Baldwin Park in the City of Orlando. Source: Courtesy of Kevin Tyjeski.

New blocks and streets repair a Sunbelt city

Here's how Orlando replaced a hole in the city with connective tissue.

In the mid-1990s, the City of Orlando faced the closure of the 1,100-acre Naval Training Center, two miles from downtown. The easiest reuse option for the land would have included big box stores, an office park, and/or suburban housing pods.

The easy route would have provided more of what the Sunbelt city already has too much of—areas where one can only get around by car. Instead, Orlando strived strived to build places in short supply in Central Florida: walkable neighborhoods with a mixed-use town center. Orlando held a national competition for a plan and developer—and the teams included top New Urbanist designers. They came up with a plan to reconnect the surrounding neighborhoods in a traditional block-and-street pattern.

The regulatory plan for the City of Orlando. Source: City of Orlando.

The first buildings of Baldwin Park broke ground in 2003. “It feels like a real place, integrated into the community—people see it as an extension of Orlando,” says Dean Grandin, the city planning director and a resident of the community. “The vegetation grows quickly here—we have a fairly mature tree canopy and it looks like it has been here a long time.”

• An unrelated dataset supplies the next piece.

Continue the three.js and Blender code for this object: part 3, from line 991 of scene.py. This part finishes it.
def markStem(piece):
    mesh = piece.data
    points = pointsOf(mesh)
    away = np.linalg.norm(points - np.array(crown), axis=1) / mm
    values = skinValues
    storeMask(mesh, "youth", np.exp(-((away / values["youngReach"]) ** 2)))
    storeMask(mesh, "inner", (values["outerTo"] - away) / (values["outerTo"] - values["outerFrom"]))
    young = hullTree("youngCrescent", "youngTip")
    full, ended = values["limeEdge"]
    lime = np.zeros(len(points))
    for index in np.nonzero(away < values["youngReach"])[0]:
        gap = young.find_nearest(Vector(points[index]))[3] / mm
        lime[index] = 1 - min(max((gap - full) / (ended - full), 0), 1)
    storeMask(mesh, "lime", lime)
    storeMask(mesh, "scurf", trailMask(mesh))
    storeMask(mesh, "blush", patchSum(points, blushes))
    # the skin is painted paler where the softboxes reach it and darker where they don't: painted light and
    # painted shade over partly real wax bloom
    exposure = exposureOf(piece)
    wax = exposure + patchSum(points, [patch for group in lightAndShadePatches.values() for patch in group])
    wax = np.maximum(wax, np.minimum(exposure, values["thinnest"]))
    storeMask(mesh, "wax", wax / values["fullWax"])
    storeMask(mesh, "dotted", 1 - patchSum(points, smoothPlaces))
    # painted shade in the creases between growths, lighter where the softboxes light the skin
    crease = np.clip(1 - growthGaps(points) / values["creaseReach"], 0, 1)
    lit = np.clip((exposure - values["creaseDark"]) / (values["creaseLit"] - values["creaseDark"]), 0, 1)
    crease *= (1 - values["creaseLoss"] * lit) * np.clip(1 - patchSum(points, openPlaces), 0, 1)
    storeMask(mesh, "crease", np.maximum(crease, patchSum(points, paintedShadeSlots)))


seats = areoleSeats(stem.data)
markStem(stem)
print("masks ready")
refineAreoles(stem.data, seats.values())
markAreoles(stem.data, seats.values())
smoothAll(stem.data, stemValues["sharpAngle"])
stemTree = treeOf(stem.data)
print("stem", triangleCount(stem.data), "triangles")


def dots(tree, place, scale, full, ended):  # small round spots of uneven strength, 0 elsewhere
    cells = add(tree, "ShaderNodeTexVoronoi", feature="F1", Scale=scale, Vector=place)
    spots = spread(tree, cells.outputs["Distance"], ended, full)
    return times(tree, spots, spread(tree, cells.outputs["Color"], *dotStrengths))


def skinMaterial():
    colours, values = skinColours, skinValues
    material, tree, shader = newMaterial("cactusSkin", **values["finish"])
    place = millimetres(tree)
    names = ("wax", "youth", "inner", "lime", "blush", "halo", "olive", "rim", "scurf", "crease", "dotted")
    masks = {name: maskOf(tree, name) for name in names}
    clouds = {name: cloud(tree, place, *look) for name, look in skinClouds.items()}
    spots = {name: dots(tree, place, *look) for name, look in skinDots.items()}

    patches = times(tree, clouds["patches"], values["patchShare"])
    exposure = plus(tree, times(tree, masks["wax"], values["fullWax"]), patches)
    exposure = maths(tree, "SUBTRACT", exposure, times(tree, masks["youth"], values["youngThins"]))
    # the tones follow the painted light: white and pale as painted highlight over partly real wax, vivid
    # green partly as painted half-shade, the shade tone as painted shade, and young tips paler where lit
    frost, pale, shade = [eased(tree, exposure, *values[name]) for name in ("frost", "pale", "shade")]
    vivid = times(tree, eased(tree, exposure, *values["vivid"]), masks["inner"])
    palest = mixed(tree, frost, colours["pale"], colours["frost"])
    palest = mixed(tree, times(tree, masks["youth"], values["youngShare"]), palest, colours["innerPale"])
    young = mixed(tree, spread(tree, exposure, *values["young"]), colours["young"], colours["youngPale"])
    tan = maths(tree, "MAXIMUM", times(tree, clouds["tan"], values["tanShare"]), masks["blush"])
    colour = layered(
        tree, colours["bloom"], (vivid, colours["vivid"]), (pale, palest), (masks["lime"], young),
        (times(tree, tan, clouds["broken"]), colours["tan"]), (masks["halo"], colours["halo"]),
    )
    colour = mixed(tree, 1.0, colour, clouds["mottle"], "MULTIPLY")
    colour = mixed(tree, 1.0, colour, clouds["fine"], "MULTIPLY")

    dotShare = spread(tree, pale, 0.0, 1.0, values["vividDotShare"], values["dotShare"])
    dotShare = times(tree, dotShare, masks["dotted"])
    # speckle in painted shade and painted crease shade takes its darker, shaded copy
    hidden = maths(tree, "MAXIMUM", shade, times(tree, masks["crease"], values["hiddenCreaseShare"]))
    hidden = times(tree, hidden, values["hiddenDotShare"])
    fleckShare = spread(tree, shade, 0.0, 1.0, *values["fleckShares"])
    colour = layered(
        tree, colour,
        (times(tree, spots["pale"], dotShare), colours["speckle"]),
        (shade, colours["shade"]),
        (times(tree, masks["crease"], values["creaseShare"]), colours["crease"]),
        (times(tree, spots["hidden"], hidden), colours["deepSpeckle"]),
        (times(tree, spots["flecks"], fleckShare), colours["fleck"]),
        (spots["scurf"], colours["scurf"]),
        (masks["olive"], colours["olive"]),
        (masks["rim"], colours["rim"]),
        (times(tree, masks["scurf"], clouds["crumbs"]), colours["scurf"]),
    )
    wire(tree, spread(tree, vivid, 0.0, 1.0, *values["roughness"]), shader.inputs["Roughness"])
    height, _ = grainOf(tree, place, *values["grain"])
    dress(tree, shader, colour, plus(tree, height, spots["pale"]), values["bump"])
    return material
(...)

For six decades, the area had a fence around it. The training center impeded the flow of people from downtown to areas in northeast Orlando. A primary goal was to connect the urban fabric—but not with a single big artery. Instead, the planners laid out a network of streets with one lane in each direction. The streets are all designed for walking and biking.

A streetscape in Baldwin Park. Source: Courtesy of Kevin Tyjeski.

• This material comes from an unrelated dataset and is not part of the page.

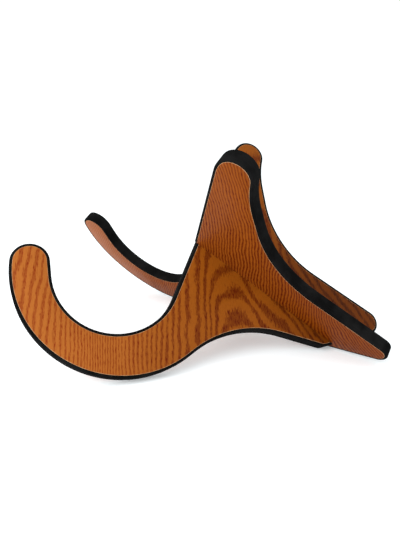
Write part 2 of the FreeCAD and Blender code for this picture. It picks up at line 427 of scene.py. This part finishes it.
def veneer(name, origin, axes, cut):
    """Oak-look laminate: lines of dark pores and short dashes along the grain, with a satin finish."""
    g = Graph(name)
    along, across, place = g.board_place(origin, axes, GRAIN_TURN)
    seeded = g.node("VectorMath", place, (cut["seed"],) * 3, operation="ADD").outputs[0]
    count = line_count(g, along, across, seeded, cut)
    dark = darkness(g, along, count, seeded, cut)
    ground, pores = wood_colours(g, across, seeded, cut)
    sheen = g.ramp(g.noise(seeded, cells=(0.06, 0.25, 0), detail=3.0), 0.2, 0.8, *VENEER_ROUGHNESS)
    roughness = g.math("MULTIPLY_ADD", dark, PORE_ROUGHNESS, sheen)
    g.surface(g.mix(dark, ground, pores), roughness, VENEER_SPECULAR)
    g.bump(g.math("MULTIPLY", dark, -1.0), PORE_DEPTH)
    return g.material


def laminate_border(origin, axes):
    """The laminate's trimmed edge, paler than its face: partly its own pale edge, partly a painted highlight
    for the glint along the border.
    """
    g = Graph("laminate_border")
    place = g.board_place(origin, axes)[2]
    painted_glint_patches = g.ramp(g.noise(place, cells=(0.2, 0.2, 0.2), detail=3.0), 0.3, 0.7)
    # The pale colour is partly a painted highlight for the border's glint; random patches turn it darker.
    colour = g.mix(painted_glint_patches, srgb(202, 158, 112), srgb(160, 106, 62))
    g.surface(colour, g.math("MULTIPLY_ADD", painted_glint_patches, 0.15, 0.4))
    return g.material


def band_rubber(side, origin, axes):
    """Matte black edge banding with a fine skin, a faint mottle and lengthwise scuffs."""
    g = Graph(side + "_edge_band")
    place = g.board_place(origin, axes)[2]
    mottle = g.noise(place, cells=(0.05, 0.05, 0.05), detail=4.0, roughness=0.6)
    skin = g.noise(place, cells=(2.2, 2.2, 2.2), detail=3.0, roughness=0.6)
    scuffs = g.ramp(g.noise(place, cells=(0.08, 0.08, 1.6), detail=3.0, roughness=0.6), 0.56, 0.75)
    tone = g.math("MULTIPLY_ADD", scuffs, 0.35, g.ramp(mottle, 0.35, 0.7, end=0.6))
    colour = g.mix(tone, srgb(12, 12, 12), srgb(30, 30, 30))
    g.surface(colour, g.ramp(mottle, 0.3, 0.7, start=0.75, end=0.9), specular=0.01)
    g.bump(g.math("MULTIPLY_ADD", skin, 0.5, g.math("MULTIPLY", mottle, 0.8)), 0.12 * MM)
    return g.material


def fibreboard(side, origin, axes):
    """The pressed-fibre core, seen where the slot is cut."""
    g = Graph(side + "_board_core")
    place = g.board_place(origin, axes)[2]
    fibres = g.noise(place, cells=(1.2, 1.2, 2.5), detail=4.0, roughness=0.7)
    layers = g.noise(place, cells=(0.05, 0.05, 0.6))
    tone = g.math("MULTIPLY_ADD", layers, 0.4, g.math("MULTIPLY", fibres, 0.6))
    colour = g.mix(g.ramp(tone, 0.3, 0.7), srgb(150, 112, 74), srgb(188, 152, 108))
    g.surface(colour, g.ramp(fibres, 0.3, 0.7, start=0.8, end=0.95))
    g.bump(fibres, 0.15 * MM)
    return g.material


# ---------------------------------------------------------------- pieces


def in_slot(edge, axes, origin):
    """True for the edges of the slot, which lie along the crossing or square to it."""
    ends = [v.co - origin for v in edge.verts]
    if any(abs(p.dot(axes["height"])) > SLOT_REACH for p in ends):
        return False
    run = (ends[1] - ends[0]).normalized()
    return max(abs(run.dot(axes["along"])), abs(run.dot(axes["height"]))) > ALIGNED


def soften_border(bm, outward, axes, origin):
    """Bevels the laminate's border on the side that faces outward, and gives the bevel its own material."""
    bmesh.ops.remove_doubles(bm, verts=bm.verts, dist=MERGE_DISTANCE)
    bmesh.ops.dissolve_limit(bm, angle_limit=FLAT_ANGLE, verts=bm.verts, edges=bm.edges)
    bm.normal_update()
    skins = [f for f in bm.faces if f.normal.dot(outward) > FACING]
    rim = [e for f in skins for e in f.edges if any(n not in skins for n in e.link_faces)]
    rim = [e for e in rim if not in_slot(e, axes, origin)]
    bmesh.ops.bevel(
        bm,
        geom=rim,
        offset=BORDER_BEVEL,
        segments=BORDER_STEPS,
        affect="EDGES",
        profile=0.5,
        material=1,
        clamp_overlap=True,
    )


def make_laminate(frame, side, face, axes, origin, materials):
    """Stands for one CAD laminate, with the same outline and a softened border."""
    node = f"{side}_{face}_laminate"
    outward = axes["face"] if face == "outer" else -axes["face"]
    bm = bmesh.new()
    bm.from_mesh(frame["nodes"][node].data)
    soften_border(bm, outward, axes, origin)
    for f in bm.faces:
        f.smooth = True
    mesh = bpy.data.meshes.new(node + "_veneer")
    bm.to_mesh(mesh)
    bm.free()
    for material in materials:
        mesh.materials.append(material)
    mesh.set_sharp_from_angle(angle=SHARP_ANGLE)
    piece = bpy.data.objects.new(node + "_veneer", mesh)
    bpy.context.scene.collection.objects.link(piece)
    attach(piece, side + "_board")
    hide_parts(node)


def dress(node, material):
    """Gives a CAD node its material."""
    node.data.materials.clear()
    node.data.materials.append(material)


# ---------------------------------------------------------------- studio


def make_floor():
    g = Graph("studio_floor")
    place = g.node("TexCoord").outputs["Object"]
    tone = g.noise(place, FLOOR_CELLS)
    g.surface(g.mix(tone, *FLOOR_COLOURS), FLOOR_ROUGHNESS, specular=0.0)
    g.shader.inputs["Emission Color"].default_value = (1, 1, 1, 1)
    g.shader.inputs["Emission Strength"].default_value = FLOOR_GLOW
    bpy.ops.mesh.primitive_plane_add(size=FLOOR_SIZE)
    floor = bpy.context.object
    floor.name = "studio_floor"
    floor.data.materials.append(g.material)


def make_light():
    lamp = bpy.data.lights.new("key_light", "AREA")
    lamp.shape = "DISK"
    lamp.size = LAMP_SIZE
    lamp.energy = LAMP_POWER
    light = bpy.data.objects.new("key_light", lamp)
    light.location = LAMP_PLACE
    light.rotation_euler = (Vector(LAMP_TARGET) - Vector(LAMP_PLACE)).to_track_quat("-Z", "Y").to_euler()
    bpy.context.scene.collection.objects.link(light)


def make_sky():
    world = bpy.data.worlds.new("studio_sky")
    world.use_nodes = True
    back = world.node_tree.nodes["Background"]
    back.inputs["Color"].default_value = (1, 1, 1, 1)
    back.inputs["Strength"].default_value = SKY_STRENGTH
    bpy.context.scene.world = world


def make_camera():
    level = math.cos(CAMERA_TILT)
    ahead = Vector((level * math.cos(CAMERA_TURN), level * math.sin(CAMERA_TURN), math.sin(CAMERA_TILT)))
    lens = bpy.data.cameras.new("camera")
    lens.lens = CAMERA_LENS
    lens.clip_start = 0.01
    camera = bpy.data.objects.new("camera", lens)
    turn = ahead.to_track_quat("-Z", "Y").to_matrix() @ Matrix.Rotation(CAMERA_ROLL, 3, "Z")
    camera.matrix_world = Matrix.Translation(CAMERA_PLACE) @ turn.to_4x4()
    bpy.context.scene.collection.objects.link(camera)
    bpy.context.scene.camera = camera


# ---------------------------------------------------------------- the scene

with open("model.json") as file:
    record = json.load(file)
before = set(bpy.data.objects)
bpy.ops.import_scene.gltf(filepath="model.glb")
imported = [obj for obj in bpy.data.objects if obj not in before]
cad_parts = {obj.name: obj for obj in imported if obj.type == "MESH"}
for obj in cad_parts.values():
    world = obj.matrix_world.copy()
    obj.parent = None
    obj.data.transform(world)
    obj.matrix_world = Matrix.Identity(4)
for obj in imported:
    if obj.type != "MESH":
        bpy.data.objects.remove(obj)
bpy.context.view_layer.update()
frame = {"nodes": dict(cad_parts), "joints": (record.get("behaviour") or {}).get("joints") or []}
boards, origin = board_axes(frame)

for side in SIDES:
    axes = boards[side]
    border = laminate_border(origin, axes)
    for face in FACES:
        name = f"{side}_{face}"
        skin = veneer(name + "_oak", origin, axes, CUTS[name])
        make_laminate(frame, side, face, axes, origin, (skin, border))
    dress(frame["nodes"][side + "_edge_band"], band_rubber(side, origin, axes))
    dress(frame["nodes"][side + "_board_core"], fibreboard(side, origin, axes))

make_floor()
make_sky()
make_light()
make_camera()
bpy.context.scene.view_settings.view_transform = "Standard"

“Now that the Naval Training Center is gone, the fabric of the community has been knit together,” says Grandin. “We have something like 27 connections to the outside street network. You can get to different neighborhoods surrounding Baldwin Park.”

Housing diversity was another goal. Baldwin Park has large and small single-family homes, townhouses, stacked flats, apartments (some over retail), and accessory units in close proximity. “It’s considered upper income neighborhood, but lots of folks on fairly restricted incomes, in modest units, are living side by side with people of higher income,” says Grandin. “The income diversity is fairly high, although we would have liked to have done more.”

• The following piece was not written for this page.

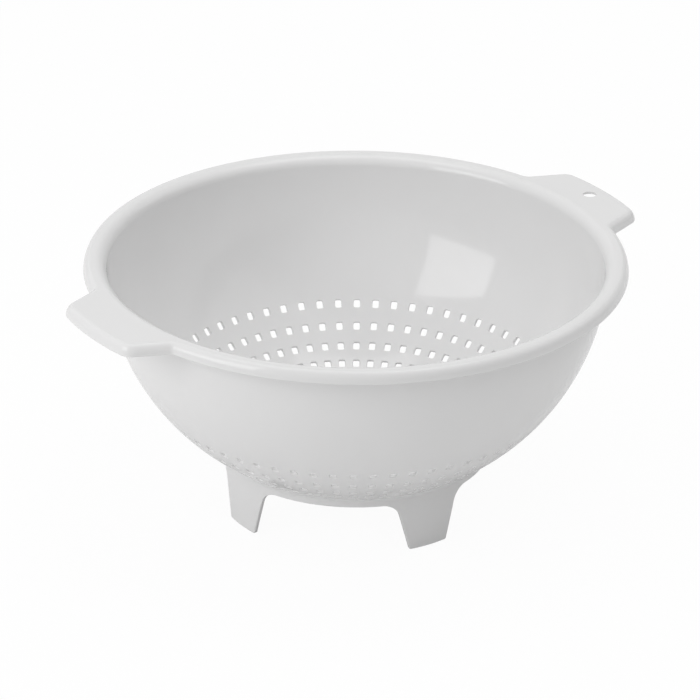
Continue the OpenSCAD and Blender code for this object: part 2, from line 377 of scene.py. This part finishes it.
def hole_cells(skin, slope, low, high, columns):
    """A ring of cells of wall between two slopes, each with one rounded square hole through it."""
    along = TURN_STEPS // columns
    f_along, f_up = np.arange(along) / along, np.arange(STEPS_PER_COLUMN) / STEPS_PER_COLUMN
    border_u, border_v = square_run(2 * f_along - 1, 2 * f_up - 1)
    border = (border_u * math.pi / columns, (low + high) / 2 + border_v * (high - low) / 2)
    # Outline of the hole and its outward direction, in millimetres along and up the wall
    half_size = np.array([HOLE_W / 2, HOLE_L / 2])
    square = np.stack(square_run(-np.cos(math.pi * f_along), -np.cos(math.pi * f_up)), -1) * half_size
    core = np.clip(square, -(half_size - HOLE_CORNER_R), half_size - HOLE_CORNER_R)
    out = unit(square - core)

    def outline(grow):
        """Turn and slope of the hole's outline, grown all round."""
        flat = core + (HOLE_CORNER_R + grow) * out
        v = slope + flat[:, 1] / MID_R
        return flat[:, 0] / (ARC_X + MID_R * np.sin(v)), v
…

Baldwin Park’s town center. Source: Courtesy of Kevin Tyjeski.

Planners also sought a diversity of activities. The town center includes a full-service supermarket that draws customers from surrounding neighborhoods, a CVS pharmacy with two floors of residential above, a dry cleaner, bank, bike shop, other shops, a fitness center—and many restaurants, cafes, and bars. The community also includes office buildings, a church, two public schools (middle school and high school), and a medical center. Baldwin Park contributes to the tax base more than the typical Orlando neighborhood, because of the value of its properties and its density.

Schools attract families with children, yet the development has also been popular with senior citizens. “They can walk to many places and live fairly active lifestyles,” Grandin says. A recent “independent living” facility for retirees sold out prior to construction.

When Baldwin Park was planned, residents in surrounding neighborhoods insisted that no stores be built across from their houses, so the town center was located in the interior of the development. Due to its location and the timing of the recession, the main street suffered vacancies for a time. In the last few years more than 1,000 apartments have been built or begun construction in the town center. The density led to better-performing shops and storefronts have few or no vacancies now. The supermarket, a Publix, has succeeded from the beginning.

Baldwin Park has an enviable string of parks, one of which completely circles a large lake—a unique amenity for Orlando, a city of lakes mostly ringed by private property. A “finger” of parkland also extends from Lake Baldwin through residential neighborhoods and contains major recreational facilities and fields. “The parks are heavily used, not just by those in Baldwin Park, but by residents all around the city,” Grandin says. A 6.5-mile regional bike-ped trail, The Cady Way, passes through the community and connects Baldwin Park to Winter Park several miles to the north.

A park which circles Lake Baldwin. Source: Courtesy of Kevin Tyjeski.

Baldwin Park is the city’s most successful new urban project and one of the larger walkable “infill” developments in the country. Walkability has risen from near zero, when it was a gated institution, to a Walk Score in the middle 70s—very walkable (walkscore.com).

Community life is active with holiday parades, porch sales, outdoor concerts and events. Halloweens are “crazy,” Grandin says, with each house getting 150 to 200 trick-or-treaters—some of whom come from other parts of the city. “People in Baldwin Park really do sit on porches and chat and talk and walk. I know everybody on my block and I’ve been there only 2 years. People make a point of introducing themselves.”